The Impact on Inheritance
The cost of equity release is often measured by its effect on inheritance.
Because the loan and interest are repaid from the property value, less equity may remain for beneficiaries. However, this needs to be balanced against the benefits gained during your lifetime.
Many people choose to use equity release to:
- Improve quality of life
- Reduce financial stress
- Support family members earlier
Inheritance protection options and repayment features can help strike a balance between enjoying your wealth and preserving part of it.
Is Equity Release “Good Value”?
Whether equity release represents good value depends entirely on individual priorities.
For someone who values staying in their home, avoiding repayments, and accessing funds securely, equity release can represent excellent value despite higher interest rates. For others with different priorities, alternatives may be more suitable.
The true cost is not just financial. It includes peace of mind, lifestyle choices, and long-term security.
The Importance of Personalised Advice
No two equity release plans should look the same.

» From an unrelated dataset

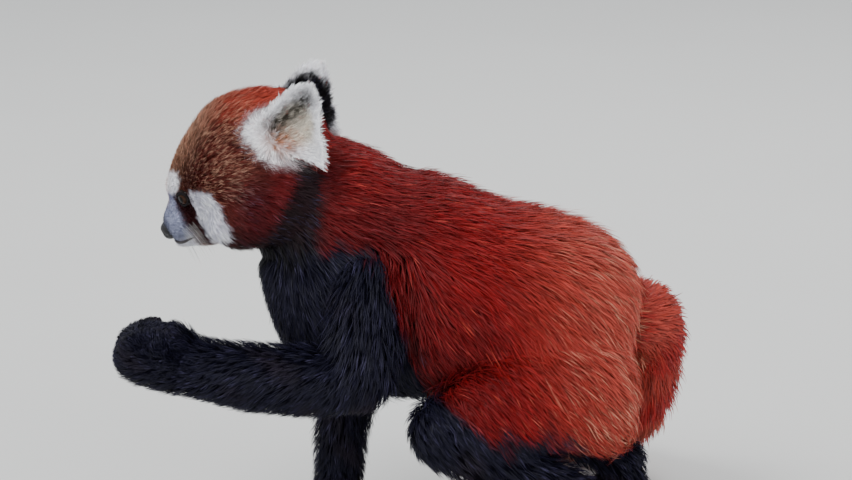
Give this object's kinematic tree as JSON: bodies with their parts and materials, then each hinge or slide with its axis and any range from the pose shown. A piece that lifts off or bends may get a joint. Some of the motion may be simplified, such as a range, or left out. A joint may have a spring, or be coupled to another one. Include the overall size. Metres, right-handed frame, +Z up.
{
  "type": "red panda, still life-size model",
  "caption": "Still, life-size red panda standing in a crouch, its left forepaw lifted as a fist and its ringed tail curled down to the floor.",
  "frame": {"origin": "middle of the model's bounding box, on the floor under the feet", "axes": "-Y towards the nose, +X to the animal's left, +Z up"},
  "size_m": [0.4034, 0.4564, 0.3737],
  "materials": {
    "fur_red": "long soft fur",
    "fur_orange": "short soft fur",
    "fur_black": "soft fur with a sheen",
    "fur_white": "soft fur",
    "fur_buff": "long soft fur",
    "eye": "wet gloss",
    "nose": "fine grain, damp",
    "claw": "satin horn"
  },
  "bodies": {
    "root": {"ear_left": "fur_white", "ear_right": "fur_white", "eye_left": "eye", "eye_right": "eye", "foot_left": "fur_black", "foot_right": "fur_black", "forearm_left": "fur_black", "forearm_right": "fur_black", "head": "fur_orange", "jaw": "fur_white", "neck": "fur_red", "nose": "nose", "paw_left": "fur_black", "paw_right": "fur_black", "shank_left": "fur_black", "shank_right": "fur_black", "tail_01": "fur_red", "tail_02": "fur_buff", "tail_03": "fur_red", "tail_04": "fur_buff", "tail_05": "fur_red", "tail_06": "fur_buff", "tail_07": "fur_red", "tail_08": "fur_buff", "tail_09": "fur_red", "tail_10": "fur_buff", "tail_11": "fur_red", "tail_12": "fur_black", "thigh_left": "fur_red", "thigh_right": "fur_red", "torso": "fur_red", "upper_arm_left": "fur_black", "upper_arm_right": "fur_black"}
  },
  "joints": []
}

A qualified adviser will model different scenarios, explain costs clearly, and help you understand how choices made today affect outcomes in the future. This personalised approach is what turns equity release from a generic product into a tailored solution.
Final Thoughts
Equity release does have a cost, and that cost should never be minimised or hidden. However, it should also be understood properly and viewed in context.
When structured carefully, with flexibility and long-term planning in mind, equity release can be a sensible and controlled way to access property wealth. The key is not avoiding cost altogether, but ensuring the cost aligns with your goals and expectations.
Understanding the true cost of equity release is the foundation of making a confident, informed decision.